Dining Services requires every Columbia or Barnard first-year to spend over $2,000 per term on one of four mandatory meal plans, with the stated goal of promoting balanced nutrition and a sense of community. Any meals and points that remain unused at the end of the year expire without being refunded—a common occurrence and the cause of much complaint. The situation is worse at Barnard, where first-years are required to buy an expensive "unlimited meals" plan that provides virtually continuous access to the cafeteria in Hewitt Hall. Barnard upperclassmen living on the Quad must also purchase meal plans, although theirs include limited meals and several hundred Barnard points. But since Barnard points cannot be redeemed on the Columbia campus, Barnard students who spend most of their day across the street are compelled to buy Columbia Dining Dollars in addition to their Barnard plans. These mandatory meal plans are frustrating for Columbia first-years and Barnard students who feel their money is being wasted.

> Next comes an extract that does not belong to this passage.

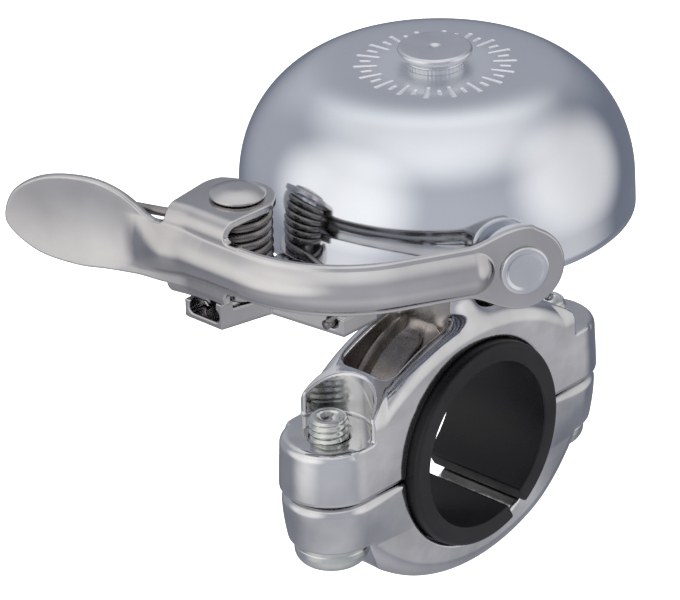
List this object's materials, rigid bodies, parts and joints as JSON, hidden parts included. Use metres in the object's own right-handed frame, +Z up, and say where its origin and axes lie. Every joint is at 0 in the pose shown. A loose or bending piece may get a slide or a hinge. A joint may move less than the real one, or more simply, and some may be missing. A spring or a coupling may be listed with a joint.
{
  "type": "bicycle bell",
  "caption": "Domed bicycle bell with a thumb lever and outside striker on a sprung pivot, held by a two-piece clamp with a rubber sleeve for a round handlebar.",
  "frame": {"origin": "on the axis of the handlebar bore, halfway along the clamp", "axes": "+X along the handlebar, +Z up along the axis of the gong, the lever on the -Y side"},
  "size_m": [0.0698, 0.0825, 0.0821],
  "materials": {
    "gong_metal": "satin polished, fine turned lines",
    "turned_metal": "turned, bright",
    "stamped_steel": "stainless sheet, barrel polished",
    "spring_steel": "dark drawn wire",
    "cast_aluminium": "die cast, polished",
    "black_rubber": "moulded, matt",
    "black_plastic": "moulded, matt",
    "zinc_steel": "zinc plated"
  },
  "bodies": {
    "frame": {"bell_dome": "gong_metal", "dome_nut": "turned_metal", "dome_post": "turned_metal", "dome_seat": "black_plastic", "post_washer": "zinc_steel", "bracket": "stamped_steel", "pivot_pin": "stamped_steel", "pivot_spacer": "turned_metal", "pivot_bush": "turned_metal", "spring_washer": "spring_steel", "torsion_spring": "spring_steel", "upper_clamp": "cast_aluminium", "bar_sleeve": "black_rubber"},
    "striker_arm": {"lever": "stamped_steel", "striker": "turned_metal", "striker_rivet": "turned_metal"},
    "lower_half": {"lower_clamp": "cast_aluminium", "clamp_bolt_left": "zinc_steel", "clamp_bolt_right": "zinc_steel", "bolt_washer_left": "zinc_steel", "bolt_washer_right": "zinc_steel"}
  },
  "joints": [
    {"name": "lever_pivot", "type": "hinge", "parent": "frame", "child": "striker_arm", "pos_m": [-0.0056, -0.0352, 0.042], "axis": [0, 0, -1], "range_deg": [-1.8, 25], "stiffness_Nm_per_rad": 0.15, "deforming": ["torsion_spring"]},
    {"name": "clamp_opening", "type": "slide", "parent": "frame", "child": "lower_half", "axis": [0, 0, -1], "range_m": [0, 0.003]}
  ]
}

Students should not be penalized for failing to use all their meals and points in the space of one academic year. Dining Services should allow all meals to roll over until graduation so students can eat meals at their leisure, rather than having to visit the dining hall religiously throughout the year. Replacing Barnard and first-year points with Dining Dollars would be a cost-effective way to bring the community together and offer more options to students. While both schools' Dining Services would have to work together to merge the two systems into a more cohesive plan, such collaboration would combine the nutrition and community of mandatory meal plans with the flexibility of Dining Dollars, which roll over from year to year.
Because they pay for their meals, students should be able to use them as they see fit. Permitting students to swipe into John Jay Dining Hall only once during each meal period precludes this choice. Not only does this one-swipe policy force students to conform to John Jay's twice-daily meal schedule, it prohibits them from bringing more than a few guests per term into the dining hall. Students should be allowed to swipe into John Jay—or swipe guests into John Jay—as many times as they wish during each meal period, with each swipe counting as a meal. Though students who swipe several times per day might use up their meals more quickly, students are the best judges of their own dietary needs. And because all meals have been prepaid, Dining Services need not worry about accruing extra costs, as could happen with unlimited meal plans.

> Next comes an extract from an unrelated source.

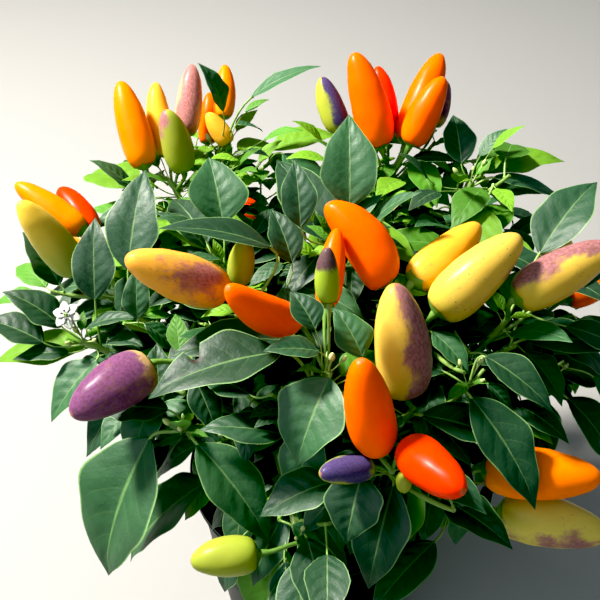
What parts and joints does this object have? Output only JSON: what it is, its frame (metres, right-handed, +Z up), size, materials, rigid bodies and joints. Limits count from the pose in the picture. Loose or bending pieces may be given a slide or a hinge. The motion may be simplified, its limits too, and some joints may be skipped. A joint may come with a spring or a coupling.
{
  "type": "potted chilli pepper plant",
  "caption": "Compact ornamental chilli pepper plant in a thin black nursery pot: forked green stem, glossy pointed leaves, and upright pods in bunches, yellow, orange, red and purple.",
  "frame": {"origin": "centre of the pot's flat underside", "axes": "+Z up along the pot's axis; -Y is the showy side that the picture looks down on, and +X is to its right"},
  "size_m": [0.3057, 0.2885, 0.2808],
  "materials": {
    "pot": "glossy black moulded plastic",
    "soil": "rough dark potting compost",
    "stem": "smooth green stem, woodier and ribbed low down",
    "foliage": "glossy dark green leaves",
    "fruit": "glossy waxy skin, from yellow-green and purple to orange and red"
  },
  "bodies": {
    "root": {"pot": "pot", "soil": "soil", "trunk": "stem", "bough_left": "stem", "bough_right": "stem", "bough_front_left": "stem", "bough_front_right": "stem", "bough_back_left": "stem", "bough_back_right": "stem", "foliage_back_left": "foliage", "foliage_back": "foliage", "foliage_back_right": "foliage", "foliage_left": "foliage", "foliage_left_edge": "foliage", "foliage_centre_left": "foliage", "foliage_left_front": "foliage", "foliage_centre": "foliage", "foliage_mid_back": "foliage", "foliage_centre_back": "foliage", "foliage_right_top": "foliage", "foliage_right": "foliage", "foliage_centre_right": "foliage", "foliage_front": "foliage", "foliage_right_front": "foliage", "foliage_front_low": "foliage", "foliage_right_back": "foliage", "foliage_rear_left": "foliage", "foliage_rear_right": "foliage"}
  },
  "joints": []
}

Students have long complained about the University's meal plans, and with good reason. At the end of each year, students are reduced to swinging by the dining hall whenever they can in hopes of getting their money's worth. If the Columbia and Barnard Dining Services make their meal plans less rigid, no student will feel pressured to run to John Jay for only an apple or a drink.

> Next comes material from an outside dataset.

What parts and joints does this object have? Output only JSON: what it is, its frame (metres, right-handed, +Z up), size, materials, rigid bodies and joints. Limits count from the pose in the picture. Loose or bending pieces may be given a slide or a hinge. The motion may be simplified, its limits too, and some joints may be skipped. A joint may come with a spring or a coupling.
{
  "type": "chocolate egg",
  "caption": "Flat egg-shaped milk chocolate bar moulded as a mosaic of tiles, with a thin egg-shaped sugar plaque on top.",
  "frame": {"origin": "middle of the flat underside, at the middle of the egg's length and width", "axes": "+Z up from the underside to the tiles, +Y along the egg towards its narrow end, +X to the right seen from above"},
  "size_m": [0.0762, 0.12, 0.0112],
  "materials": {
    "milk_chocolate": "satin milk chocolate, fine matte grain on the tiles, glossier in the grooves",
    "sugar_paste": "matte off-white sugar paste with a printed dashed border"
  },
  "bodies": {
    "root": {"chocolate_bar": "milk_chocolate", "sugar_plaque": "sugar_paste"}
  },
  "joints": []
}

As a parent of a CC freshman, I couldn't agree more. It has been very galling to be forced to purchase meal plans which, as you pay for them, you are quite aware will actually never be fully used. No Morningside Heights restaurant could long stay in business with such a business model unless, of course, it could force its patrons to go along with such highway robbery as a mandatory pre-condition for being allowed the privilege of paying an additional $24,000 for restaurant tuition.